» GIVEN EXERCISE: Output a verbatim copy of the data, cut off after the line that contains "nib_bend_out = 0.9; // [0.6:0.1:1.5]".

» SOURCE EXCERPT:
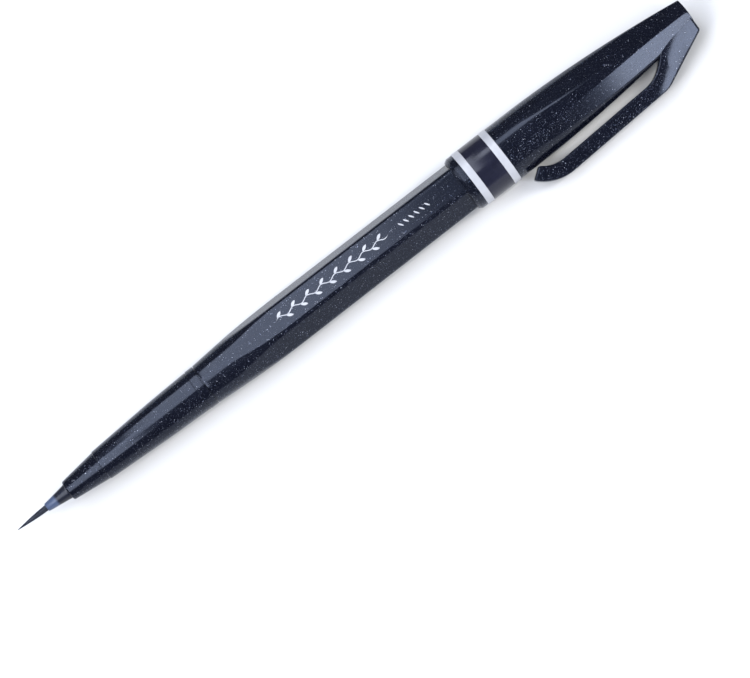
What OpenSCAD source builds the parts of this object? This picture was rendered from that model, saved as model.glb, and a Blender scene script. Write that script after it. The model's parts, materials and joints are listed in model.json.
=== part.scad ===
// Brush pen with its cap posted on the tail: a flexible pointed nib, a tapered
// front section, a six-sided barrel and a cap with a moulded clip.
//
// Pen frame: x runs along the pen from the nib's point, and the clip lies towards -y.
// Row frame: the pen lies on a table, on its cap and clip, with its axis level.

/* [Overall] */
// Length of the pen without its cap, nib point to tail end
body_len = 125; // [115:0.5:150]
// How far the tail goes into the posted cap
post_depth = 18.8; // [14:0.2:23]
// Turn of the barrel's flats from the clip's own direction, degrees
barrel_turn = 15; // [0:1:59]

/* [Nib] */
// Length of the nib outside its holder
nib_out = 7; // [5:0.1:9]
// Diameter of the nib where it leaves the holder
nib_d = 1.2; // [0.9:0.05:1.45]
// Diameter of the nib's point
nib_point_d = 0.1; // [0.06:0.02:0.3]
// How far the bending point stands in front of the holder
nib_bend_out = 0.9; // [0.6:0.1:1.5]

/* [Nib holder] */
// Length of the holder's cone outside the front section
holder_out = 5.1; // [4:0.1:7]
// Diameter of the cone's front edge
holder_mouth_d = 1.72; // [1.65:0.01:2.1]
// Diameter where the cone changes its slope
holder_mid_d = 2.4; // [2.2:0.05:2.8]
// Distance from the front edge to that change
holder_mid_at = 2.6; // [2:0.1:3.2]
// Diameter of the cone's base
holder_base_d = 3.12; // [2.9:0.02:3.5]
// Diameter of the plug behind the cone
holder_plug_d = 2.6; // [2.2:0.1:2.8]
// Length of that plug
holder_plug_len = 9.5; // [6:0.5:12]

/* [Front section] */
// Length of the front section outside the barrel
section_len = 32.8; // [30:0.1:40]
// Diameter of the section's front face
section_mouth_d = 3.84; // [3.6:0.02:4.2]
// Chamfer round the front face
section_edge = 0.2; // [0.1:0.05:0.3]
// Length of the steep cone at the front
cone_len = 7.9; // [6:0.1:10]
// Diameter at the back of the steep cone
cone_end_d = 6.04; // [5.6:0.02:6.4]
// Height of the step behind the cone, which the cap's inner seal rides on
seal_step = 0.12; // [0.05:0.01:0.2]
// Length of the low collar at the joint with the barrel
collar_len = 1.77; // [1:0.1:3]
// Height of that collar
collar_step = 0.06; // [0.03:0.01:0.1]
// Length of the spigot inside the barrel
spigot_len = 9; // [6:0.5:12]
// Diameter of the air chamber behind the holder
chamber_d = 4.4; // [3.6:0.1:4.6]
// Distance from the front face to the reservoir's shoulder
shoulder_at = 21.9; // [20:0.1:24]

/* [Barrel] */
// Diameter of the barrel's bore
bore_d = 7.3; // [7:0.1:7.5]
// Wall between the bore and the barrel's flats
barrel_wall = 1; // [0.8:0.05:1.4]
// Diameter over the rounded corners
barrel_corner_d = 10.34; // [9.6:0.02:12.5]
// Wall of the barrel's round front end
front_wall = 0.65; // [0.5:0.05:0.9]
// Length over which the front swells to full size
swell_len = 30.1; // [20:0.1:37]
// Wall between the bore and the flats of the tail, inside the posted cap
tail_wall = 0.8; // [0.5:0.05:1]
// Number of ribs that centre the reservoir
rib_count = 4; // [3:1:6]
// Width of a rib
rib_w = 0.6; // [0.4:0.1:1]
// Share of the tail's end face that the plug's button covers
plug_cover = 0.43; // [0.2:0.01:0.8]
// Length of the tail plug's button behind the barrel
plug_out = 1; // [0.6:0.1:2]
// Length of the tail plug inside the bore
plug_len = 8.5; // [6:0.5:12]
// Wall of the tail plug
plug_wall = 0.9; // [0.6:0.1:1.4]

/* [Reservoir] */
// Space between the wrapped reservoir and the barrel's bore
reservoir_gap = 0.65; // [0.6:0.05:1]
// Length of the reservoir
reservoir_len = 80; // [60:1:80]
// Thickness of the film round the fibre
wrap_t = 0.1; // [0.05:0.05:0.2]
// Depth that the nib reaches into the fibre
nib_dip = 6; // [4:0.5:10]

/* [Cap] */
// Length of the cap
cap_len = 53.8; // [49:0.2:65]
// Diameter of the cap at its mouth
cap_d = 11.6; // [11.5:0.1:14]
// Diameter of the bore that slides over the tail
cap_bore_d = 10; // [9.9:0.02:10.2]
// Wall behind the flats
cap_wall = 0.7; // [0.6:0.05:0.8]
// Thickness of the closed end
cap_end_wall = 1.6; // [1:0.1:3]
// Distance across the flats at the closed end
cap_end_flats = 5.34; // [4.8:0.02:6.4]
// Diameter over the corners at the closed end
cap_end_d = 6.1; // [5.2:0.02:7]
// Distance from the mouth to where the flats start to fall
flats_from = 10; // [8:0.5:14]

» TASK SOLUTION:
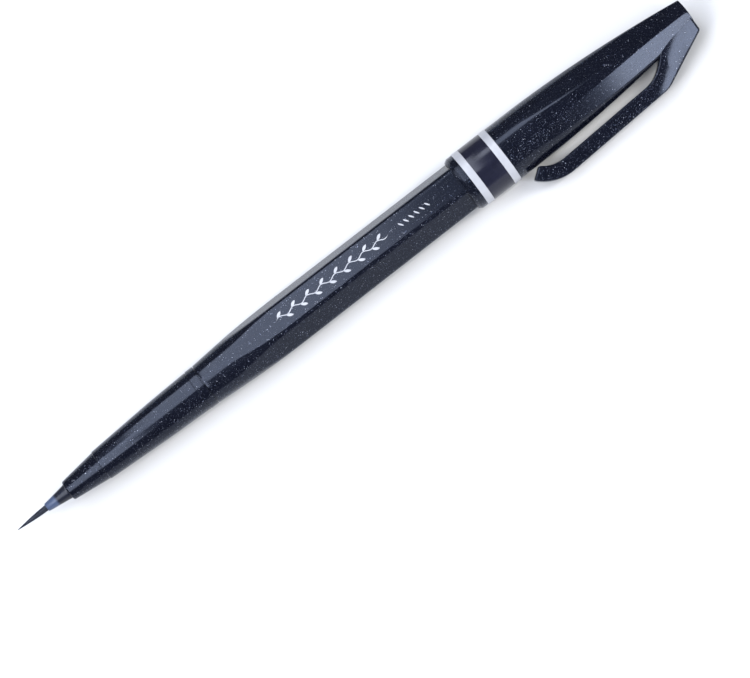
What OpenSCAD source builds the parts of this object? This picture was rendered from that model, saved as model.glb, and a Blender scene script. Write that script after it. The model's parts, materials and joints are listed in model.json.
=== part.scad ===
// Brush pen with its cap posted on the tail: a flexible pointed nib, a tapered
// front section, a six-sided barrel and a cap with a moulded clip.
//
// Pen frame: x runs along the pen from the nib's point, and the clip lies towards -y.
// Row frame: the pen lies on a table, on its cap and clip, with its axis level.

/* [Overall] */
// Length of the pen without its cap, nib point to tail end
body_len = 125; // [115:0.5:150]
// How far the tail goes into the posted cap
post_depth = 18.8; // [14:0.2:23]
// Turn of the barrel's flats from the clip's own direction, degrees
barrel_turn = 15; // [0:1:59]

/* [Nib] */
// Length of the nib outside its holder
nib_out = 7; // [5:0.1:9]
// Diameter of the nib where it leaves the holder
nib_d = 1.2; // [0.9:0.05:1.45]
// Diameter of the nib's point
nib_point_d = 0.1; // [0.06:0.02:0.3]
// How far the bending point stands in front of the holder
nib_bend_out = 0.9; // [0.6:0.1:1.5]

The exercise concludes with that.